3) As for the anti-semitic comments that Kafka heard in the streets of Prague, similar things could be heard in any other city of Europe. It is absurd to try to draw conclusions about the consequences of this anti-Semitism for Kafka’s relation to Czech culture. Briefly, Czech was, as far as I know, the first language into which Kafka’s works were translated: The Driver (the first chapter of Amerika) in 1920, The Trial in 1923 (seven years before its French publication). The Castle was published in Czech in 1935 (twelve years before it appeared in French) and received enthusiastically by the Czech avant garde. After the war, Kafka’s works were forbidden in the Soviet bloc, but in 1963 Czech intellectuals organized an international conference, successfully “rehabilitating” Kafka and arranging for publication of his work. This was a great struggle. In 1968, the Russians occupied my country to crush the so-called counter-revolution. Their official statements declared that the first sign of the counter-revolution in Czechoslovakia had been the rehabilitation of Kafka! Their argument may seem absurd, but it is less stupid than telling: Kafka’s work had long ago come to stand for the principal values that Czech intellectuals defended against totalitarian idiocy. It had become for them the symbol of the cultural originality of Prague.

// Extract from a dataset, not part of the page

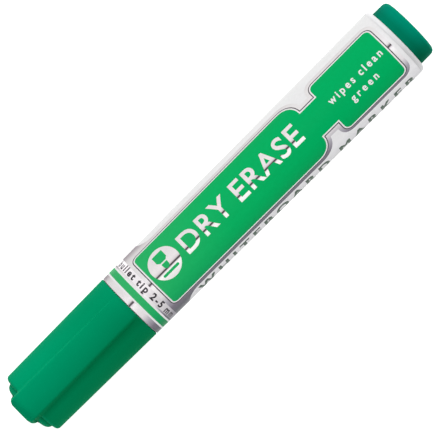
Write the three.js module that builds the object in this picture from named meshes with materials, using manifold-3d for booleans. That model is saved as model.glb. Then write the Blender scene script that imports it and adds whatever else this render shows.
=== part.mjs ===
// Whiteboard marker with a bullet nib, lying on its side with its cap on.
// Millimetres, +Z up. X runs along the marker, from the closed end of the cap (-X) to the tail plug (+X).
// The origin is on the surface the marker lies on, below the middle of its axis.

import * as THREE from 'three';
import { mergeVertices } from 'three/addons/utils/BufferGeometryUtils.js';
import Module from 'manifold-3d';

const wasm = await Module();
wasm.setup();

// ---------- driving dimensions ----------

const LENGTH = 132;               // over the cap's hook and the tail plug
const SEGMENTS = 36;              // facets round every turned piece; one faces straight down

const TAIL_X = LENGTH / 2;
const CAP_HOOK_X = -LENGTH / 2;

// barrel, a moulded tube that widens from its front to its tail
const BARREL_FRONT_X = -29.45;
const BARREL_TAIL_X = 61.3;
const BARREL_FRONT_R = 9.26;      // over the label
const BARREL_TAIL_R = 9.8;
const BARREL_FILLET = 1.06;
const BORE_FRONT_R = 8.05;
const BORE_TAIL_R = 8.5;
const BARREL_RIBS = 6;            // inside, holding the ink reservoir in the middle of the bore
const BARREL_RIB_WIDTH = 1;
const BARREL_RIB_INNER_R = 7;
const BARREL_RIB_OUTER_R = 8.75;
const BARREL_RIB_FRONT_X = -18;
const BARREL_RIB_TAIL_X = 50;

// printed film round the barrel, in a shallow recess
const LABEL_THICKNESS = 0.1;
const LABEL_GAP = 0.03;
const LABEL_TAIL_X = 60;
const LABEL_END_GAP = 0.05;

// tail plug, pressed into the barrel
const PLUG_R = 8.42;
const PLUG_SKIRT_R = 8.35;
const PLUG_INNER_R = 7.2;
const PLUG_SKIRT_X = 50.3;
const PLUG_HEAD_X = 63.6;         // inside face of its head
const PLUG_BEAD_X = 53.8;
const PLUG_BEAD_HALF = 0.4;
const PLUG_FILLET = 1.35;
const PLUG_CROSS_X = 52.3;        // the cross inside it stops the reservoir
const PLUG_CROSS_WIDTH = 1;

// front section, which holds the nib and carries the cap
const NECK_R = 8.25;
const NECK_FRONT_X = -37;
const NECK_BEAD_R = 8.36;
const NECK_BEAD_X = -33;
const NECK_BEAD_HALF = 0.5;
const NECK_GAP = 0.05;            // to the barrel's front edge
const COLLAR_FRONT_X = -42.2;
const COLLAR_REAR_X = -38.2;
const COLLAR_FRONT_R = 6.7;
const COLLAR_REAR_R = 6.9;
const LAND_R = 5.2;               // the cap's seal closes round this land
const LAND_FRONT_X = -46.5;
const NOSE_R = 3.9;
const NOSE_X = -49.5;
const NIB_BORE_R = 2.6;
const CHAMBER_X = -35.6;          // rear of the nib bore, front of the reservoir's chamber
const CHAMBER_R = 6.95;
const SKIRT_R = 7.95;
const SKIRT_REAR_X = -19;

// nib and ink reservoir
const NIB_R = 2.5;
const NIB_TIP_X = -56;
const NIB_REAR_X = -27;
const NIB_TIP_LENGTH = 3.6;
const NIB_TIP_STEPS = 6;
const RESERVOIR_R = 6.6;
const RESERVOIR_FRONT_X = -35;
const RESERVOIR_REAR_X = 52;
const RESERVOIR_HOLE_R = 2.65;
const RESERVOIR_HOLE_X = -26.5;
const WRAP_GAP = 0.05;
const WRAP_THICKNESS = 0.15;
const WRAP_SETBACK = 1;

// cap, a tapering shell with a raised disc on its closed end and a rib that hooks over that end
const CAP_MOUTH_X = -29.6;
const CAP_END_X = -63;
const CAP_DISC_X = -64.45;
const CAP_DISC_R = 7.15;
const CAP_DISC_FILLET = 0.9;
const CAP_MOUTH_R = 9.27;
const CAP_END_R = 8.84;
const CAP_END_FILLET = 0.6;
const CAP_MOUTH_FILLET = 0.35;
const CAP_BORE_MOUTH_R = 8.45;
const CAP_BORE_END_R = 8;
const CAP_FLOOR_X = -61.8;
const CAP_BOSS_INNER_R = 6.4;     // ring inside that holds the seal
const CAP_BOSS_OUTER_R = 7;
const CAP_BOSS_X = -58;

const RIB_WIDTH = 7.9;
const RIB_HEIGHT = 1.9;           // above the shell at the closed end
const RIB_MOUTH_HEIGHT = 0.35;
const RIB_MOUTH_X = -32;          // the rib's top starts to run out here
const RIB_RUNOUT_X = -30.3;
const RIB_END_FILLET = 2.2;
const RIB_CORNER = 0.75;
const RIB_TWIST = THREE.MathUtils.degToRad(2);
const HOOK_LIP = 2.5;             // height of the hook's lower edge above the axis

// soft seal inside the cap
const SEAL_OUTER_R = 6.3;
const SEAL_MOUTH_R = 5.4;
const SEAL_END_R = 5;
const SEAL_END_X = -61.6;
const SEAL_MOUTH_X = -43;
const SEAL_FLOOR = 0.8;

// The lowest facet of the widest ring lies on the surface.
const AXIS_Z = BARREL_TAIL_R * Math.cos(Math.PI / SEGMENTS);

// ---------- materials ----------

function plastic(color, roughness, metalness = 0) {
  return new THREE.MeshStandardMaterial({ color, roughness, metalness });
}

const GREEN = 0x00875c;
const whiteBarrel = plastic(0xeeeeec, 0.45);
const greenPlastic = plastic(GREEN, 0.42);
const labelPrint = plastic(0x12ab66, 0.4, 0.1);
const sectionPlastic = plastic(0xe6e6e2, 0.5);
const nibFibre = plastic(0x0b6b48, 0.9);
const inkFibre = plastic(0x2f8f6a, 0.95);
const clearFilm = plastic(0xdfe8e4, 0.3);
const sealPlastic = plastic(0xe9ece8, 0.6);

// ---------- helpers ----------

// A profile is a closed outline of [x, radius] corners: along +X outside, back along -X inside.
function turned(profile) {
  const points = profile.map(([x, radius]) => new THREE.Vector2(radius, x));
  const geometry = new THREE.LatheGeometry(points, SEGMENTS, Math.PI / SEGMENTS);
  geometry.rotateZ(-Math.PI / 2);
  return geometry;
}

// A turned tube's outline closes on itself.
function closed(profile) {
  return [...profile, profile[0]];
}

// Corners of a quarter-round between two directions, from angle a to angle b in degrees.
// Angle 0 points along +X and 90 points away from the axis.
function arc(x, radius, size, a, b, steps = 3) {
  const corners = [];
  for (let i = 0; i <= steps; i++) {
    const angle = THREE.MathUtils.degToRad(a + ((b - a) * i) / steps);
    corners.push([x + size * Math.cos(angle), radius + size * Math.sin(angle)]);
  }
  return corners;
}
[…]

4) The international importance of structuralist thought, which was born and developed in Prague, is not a question but a fact. Why have Prague structuralists analyzed neither Kafka nor Husak? Because they are free to study whatever they like.

5) For thirty-five years, Soviet propaganda has been concerned with the “devastating effects on morale” caused by the work of Kafka. Mr. Stern talks of the “devastating effects on the morale” caused by Husek’s book. But neither Joseph K. nor Svejk are meant as examples for others to follow. Mme. Bovary is not responsible for the infidelity of women.